From the material below, list every line containing "empty".

— Start GIVEN INFORMATION —

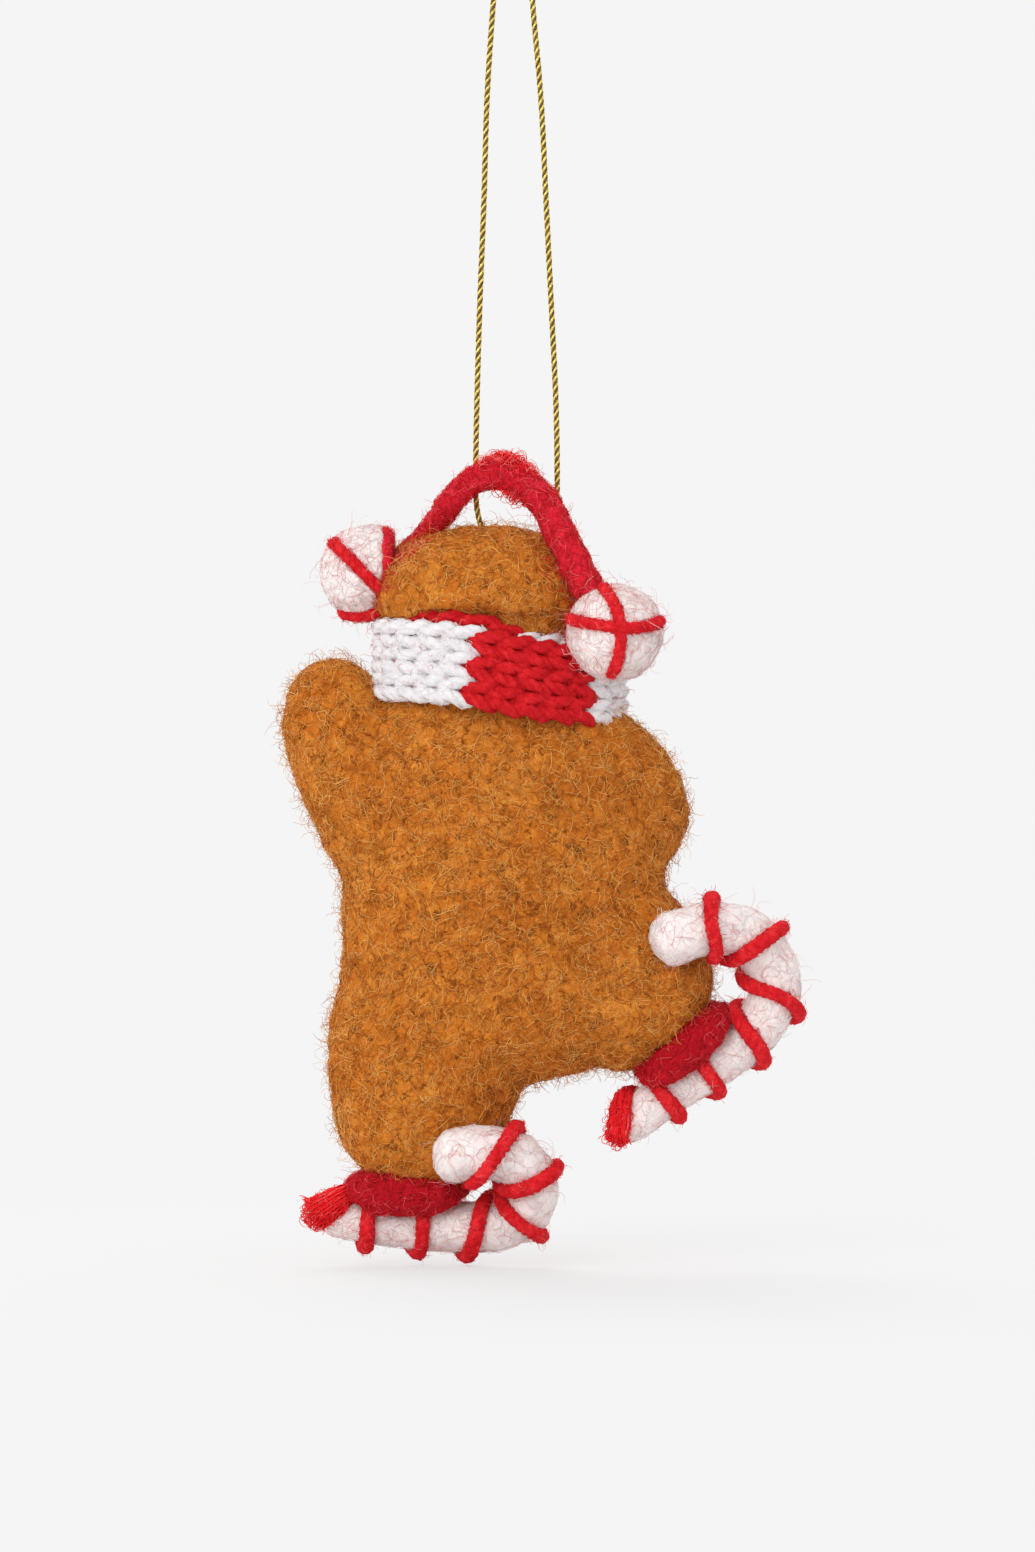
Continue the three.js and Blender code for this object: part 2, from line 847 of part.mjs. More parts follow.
// Felt boot: a boat-shaped pad between the foot and the runner, cut by both.
function boot(skate, toSkate) {
  const [toeShare, upShare] = skate.bootShares;
  const middle = alongRunner([toeShare, upShare]);
  const lengthwise = new THREE.Vector3(bootHalfLength, 0, 0);
  const form = {
    spine: [middle.clone().sub(lengthwise), middle, middle.clone().add(lengthwise)],
    halfWidth: bootHalfHeight,
    halfDepth: bootHalfDepth,
    widthShares: evenShares,
    depthShares: evenShares,
    capShares: [0.4, 0.4],
    rings: 9,
    sides: 14,
  };
  const leg = stuffed(skate.leg, seatGap).applyMatrix4(toSkate);
  const yarnRoom = 2 * (caneYarnRadius + seatGap);
  return cutBy(stuffed(form), [leg, stuffed(caneForm(skate), yarnRoom)]);
}

function skateGroup(skate) {
  const { side, heel, tilt, leg } = skate;
  const group = new THREE.Group();
  group.position.copy(leg.spine.at(-1)).add(new THREE.Vector3(heel[0], 0, -heel[1]));
  group.rotation.y = THREE.MathUtils.degToRad(tilt);
  group.updateMatrixWorld(true);
  const form = caneForm(skate);
  const curve = new THREE.CatmullRomCurve3(form.spine);
  const bore = boreIn(curve, caneWireShares, caneWireRadius);
  const wire = wireIn(curve, caneWireShares, caneWireRadius);
  group.add(
    piece(`boot_${side}`, boot(skate, group.matrixWorld.clone().invert()), bootWool),
    piece(`runner_${side}`, cutBy(stuffed(form), [bore]), whiteWool),
    piece(`runner_wire_${side}`, wire, steelWire),
    piece(`runner_yarn_${side}`, caneYarn(skate), redWool),
  );
  return group;
}

// The front: how far the head's felt stands forward at a place on the face
function facePlace(x, drop) {
  const share = drop / headHeight;
  const round = roundOff(share, headForm.capShares[0]);
  const wide = headHalfWidth * shareAt(headForm.widthShares, share) * round;
  const deep = headHalfDepth * shareAt(headForm.depthShares, share) * round;
  const y = -deep * Math.sqrt(1 - (x / wide) ** 2);
  return new THREE.Vector3(headMiddleX + x, y, headTop - drop);
}

function eye(side) {
  const bead = new THREE.SphereGeometry(eyeRadius, 12, 8);
  const { x, y, z } = facePlace((side * eyeSpacing) / 2, eyeDrop);
  bead.translate(x, y, z);
  return cutBy(bead, [headGrown]);
}

function smile() {
  const steps = 10;
  const halfArc = THREE.MathUtils.degToRad(smileHalfArcDegrees);
  const points = Array.from({ length: steps + 1 }, (_, i) => {
    const angle = halfArc * ((2 * i) / steps - 1);
    const drop = smileDrop + smileRadius * (Math.cos(angle) - Math.cos(halfArc));
    return facePlace(smileRadius * Math.sin(angle), drop);
  });
  points.forEach((point) => point.addScaledVector(backwards, -(seatGap + smileThread / 2)));
  return cutBy(tube(new THREE.CatmullRomCurve3(points), smileThread, steps, 6), [headGrown]);
}

function button(index) {
  const drop = firstButtonDrop + index * buttonSpacing;
  const share = drop / torsoHeight;
  const deep = torsoHalfDepth * shareAt(torsoForm.depthShares, share);
  const disc = new THREE.SphereGeometry(buttonRadius, 14, 8);
  disc.scale(1, buttonDepthShare, 1);
  disc.translate(torsoMiddleX, -deep, torsoTop - drop);
  return cutBy(disc, [torsoGrown, scarfGrown]);
}

const bandBore = boreIn(bandCurve, bandWireShares, bandWireRadius);
const bandWire = wireIn(bandCurve, bandWireShares, bandWireRadius);
const cordCurve = new THREE.CatmullRomCurve3(cordRoute.map(([x, y, z]) => new THREE.Vector3(x, y, z)));

const figure = new THREE.Group();
figure.add(
  piece("torso", cutBy(stuffed(torsoForm), [scarfGrown]), brownWool),
  piece("head", cutBy(stuffed(headForm), [torsoGrown, scarfGrown, cordKnot(seatGap)]), brownWool),
  piece("arm_left", cutBy(stuffed(leftArmForm), [torsoGrown, scarfGrown, headGrown]), brownWool),
  piece("arm_right", cutBy(stuffed(rightArmForm), [torsoGrown, scarfGrown, headGrown]), brownWool),
  piece("leg_left", cutBy(stuffed(standingLegForm), [torsoGrown]), brownWool),
  piece("leg_right", cutBy(stuffed(raisedLegForm), [torsoGrown]), brownWool),
  piece("scarf", scarfStrip(0), scarfYarn),
  piece("earmuff_band", cutBy(stuffed(bandForm), [bandBore]), redWool),
  piece("band_wire", bandWire, steelWire),
  piece("cord_knot", cordKnot(0), goldCord),
  piece("eye_left", eye(1), blackBead),
  piece("eye_right", eye(-1), blackBead),
  piece("smile", smile(), redWool),
);
for (const pad of pads)
  figure.add(
    piece(`earmuff_pad_${pad.side}`, padBall(pad), whiteWool),
    piece(`pad_yarn_${pad.side}`, padYarn(pad), redWool),
  );
for (const skate of skates) figure.add(skateGroup(skate));
for (let index = 0; index < buttonCount; index++)
  figure.add(piece(`button_${index + 1}`, button(index), redWool));

const group = new THREE.Group();
group.add(piece("hanging_cord", tube(cordCurve, cordRadius, 64, 8), goldCord), figure);

export default group;
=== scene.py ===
"""Looks of the gingerbread man ornament: needle-felted wool, knitted scarf, wound yarn and gold cord.

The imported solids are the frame. Each class below is one sub-assembly: it holds its sizes, builds its
meshes over those solids and dresses them. Sizes are written in millimetres times MM, in the frame of
the solids: +Z up, the figure's back towards +Y, its left towards +X.
"""

import logging
import math
import random
from collections.abc import Callable, Sequence
from dataclasses import dataclass, field
from enum import Enum

import bmesh
import bpy
import numpy as np
from mathutils import Matrix, Quaternion, Vector, noise
from mathutils.bvhtree import BVHTree


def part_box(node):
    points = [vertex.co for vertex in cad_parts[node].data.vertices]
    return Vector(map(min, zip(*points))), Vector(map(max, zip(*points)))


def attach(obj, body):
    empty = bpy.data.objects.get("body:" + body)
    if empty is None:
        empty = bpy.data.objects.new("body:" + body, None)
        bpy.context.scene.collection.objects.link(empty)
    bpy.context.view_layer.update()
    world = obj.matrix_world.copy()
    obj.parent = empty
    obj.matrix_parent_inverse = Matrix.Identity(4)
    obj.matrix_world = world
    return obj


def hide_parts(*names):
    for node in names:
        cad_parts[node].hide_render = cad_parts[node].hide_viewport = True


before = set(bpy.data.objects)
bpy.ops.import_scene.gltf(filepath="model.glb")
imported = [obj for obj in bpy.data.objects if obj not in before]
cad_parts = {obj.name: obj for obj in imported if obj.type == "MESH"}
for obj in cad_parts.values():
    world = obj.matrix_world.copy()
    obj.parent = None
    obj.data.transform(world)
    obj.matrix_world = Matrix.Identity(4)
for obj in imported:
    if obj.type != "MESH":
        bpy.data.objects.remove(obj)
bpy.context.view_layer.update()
MM = 0.001
LOG = logging.getLogger("ornament")
Colour = tuple[float, float, float, float]
Points = np.ndarray
Weights = tuple[float, float, float]

FIBRE_SIDES = 3
THREAD_SIDES = 6
YARN_SIDES = 9
# How deep a fibre's root lies in the felt, and how near the solids' corners are welded
ROOT_DEPTH = 0.1 * MM
WELD = 0.002 * MM


class Body(Enum):
    """The moving bodies of the frame."""

    HANGER = "hanger"
    FIGURE = "figure"


class Slot(Enum):
    """The record's material slots."""

    BROWN = "brown_felt"
    RED = "red_felt"
    WHITE = "white_felt"
    BOOT = "boot_felt"
    SCARF = "scarf_knit"
    CORD = "gold_cord"
    BEAD = "bead"


def rgb(red: int, green: int, blue: int) -> Colour:
    """Turn a colour as a screen shows it, 0 to 255, into the linear one that shaders take."""

    def linear(value: float) -> float:
        return value / 12.92 if value <= 0.04045 else ((value + 0.055) / 1.055) ** 2.4

    return (linear(red / 255), linear(green / 255), linear(blue / 255), 1.0)


# Shader building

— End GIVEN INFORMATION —

▸ **RESPONSE TO THIS EXERCISE**:
    empty = bpy.data.objects.get("body:" + body)
    if empty is None:
        empty = bpy.data.objects.new("body:" + body, None)
        bpy.context.scene.collection.objects.link(empty)
    obj.parent = empty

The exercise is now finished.